Perhaps my wife considered the bug worth looking at before I killed it. However, I find it highly unlikely I'd not look the bug before killing it. Generally, I feel, most people will look at bugs before squashing them -- even if it's just for the fact they can't actually successfully squash anything without having visual confirmation of the thing's location.

I know if I don't get off my happy and lazy buttocks and walk upstairs, I'll have an unhappy wife. Unhappy wife, unhappy life.

Hence, I move my large and ample rear out of my comfy gaming chair and waddle upstairs. There, I find my wife waiting for me with a large wad of toilet paper in hand.

Of course, she wants me to kill the bug. I knew this wasn't just a googly-eyed expedition to view a bug. It was a bug killing expedition.

I wonder, though. As far as the bug's concerned. Wouldn't you think my wife and I are both giants of about the same size? Do you think that our difference in size matters for bug killing? I don't think so. We're both gi-normous compared to the bug. Either of us can kill said same bug with equal ease, I think.

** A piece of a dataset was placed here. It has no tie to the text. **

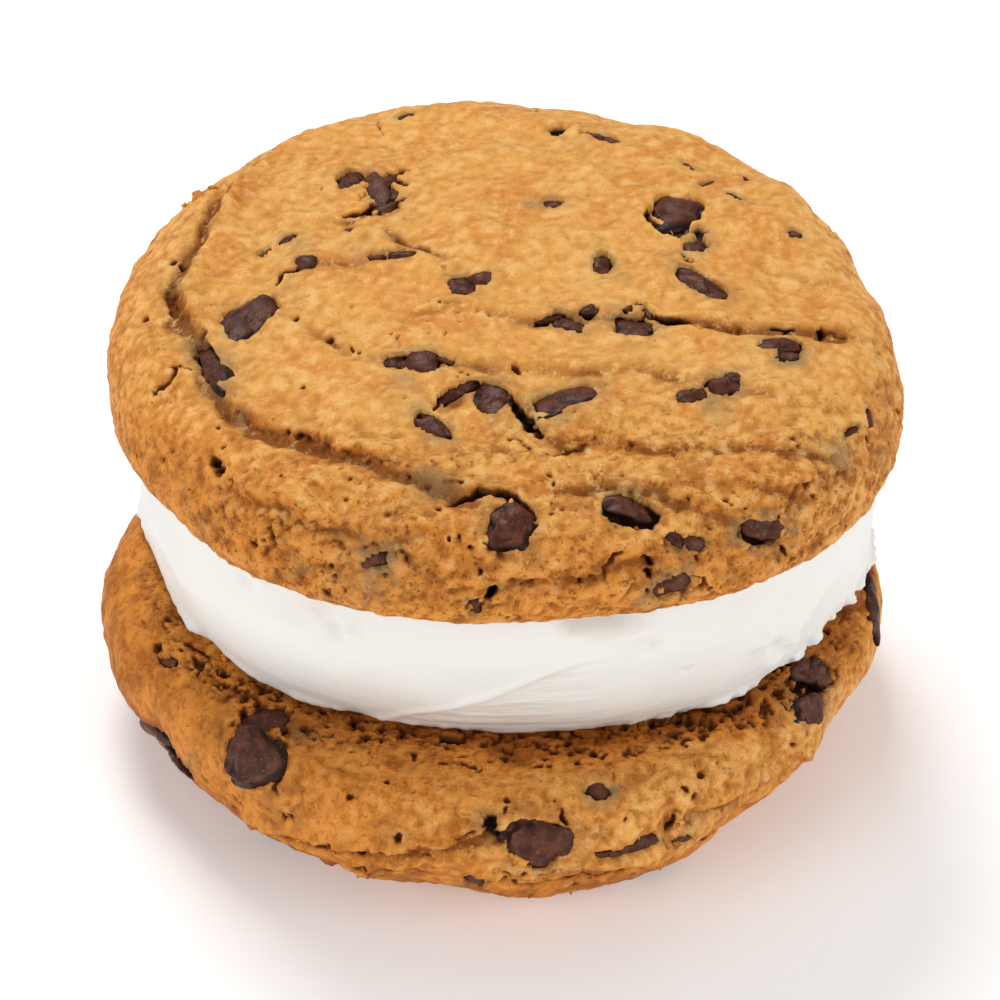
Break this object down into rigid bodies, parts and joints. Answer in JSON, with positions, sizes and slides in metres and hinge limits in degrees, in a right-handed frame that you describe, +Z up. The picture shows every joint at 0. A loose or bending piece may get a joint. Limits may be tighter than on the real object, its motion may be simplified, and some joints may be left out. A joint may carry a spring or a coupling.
{
  "type": "whoopie pie",
  "caption": "Sandwich of two round, domed chocolate-chip cookies, flat sides inward, round a thick layer of white cream that shows all round the side.",
  "frame": {"origin": "under the middle of the pie, on the surface that it rests on", "axes": "+Z up through both cookies, -Y towards the front, +X to the right seen from the front"},
  "size_m": [0.0906, 0.0902, 0.0621],
  "materials": {
    "cookie_crust": "matt baked dough, golden tan, browner at the rims and on the flat sides",
    "chocolate": "dark chocolate chips with a soft satin shine",
    "cream": "smooth white whipped cream, slightly see-through at the surface, spread marks on its side"
  },
  "bodies": {
    "root": {"bottom_cookie": "cookie_crust", "cream": "cream", "top_cookie": "cookie_crust"}
  },
  "joints": []
}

Therefore, I ponder the need to get me out of my comfortable gaming position to walk upstairs to view a bug and thereafter slay same bug. My wife's pretty brave, overall, but for some reason she's decided that bug killing is *my* responsibility.

I looked at the bug. It was indeed a large bug. Almost an inch in length. My wife asked me what kind of bug I thought it was. I said I didn't know -- which is true. I don't have all the bugs in the world memorized.

I squished it. I then threw the bug, toilet paper and all, into the toilet (the bug was in the upstairs bathroom).

My revenge, on my whole family, is I didn't flush. I was gonna let the next person to have to use the toilet see that dead bug floating in the water. Mwa haa haa.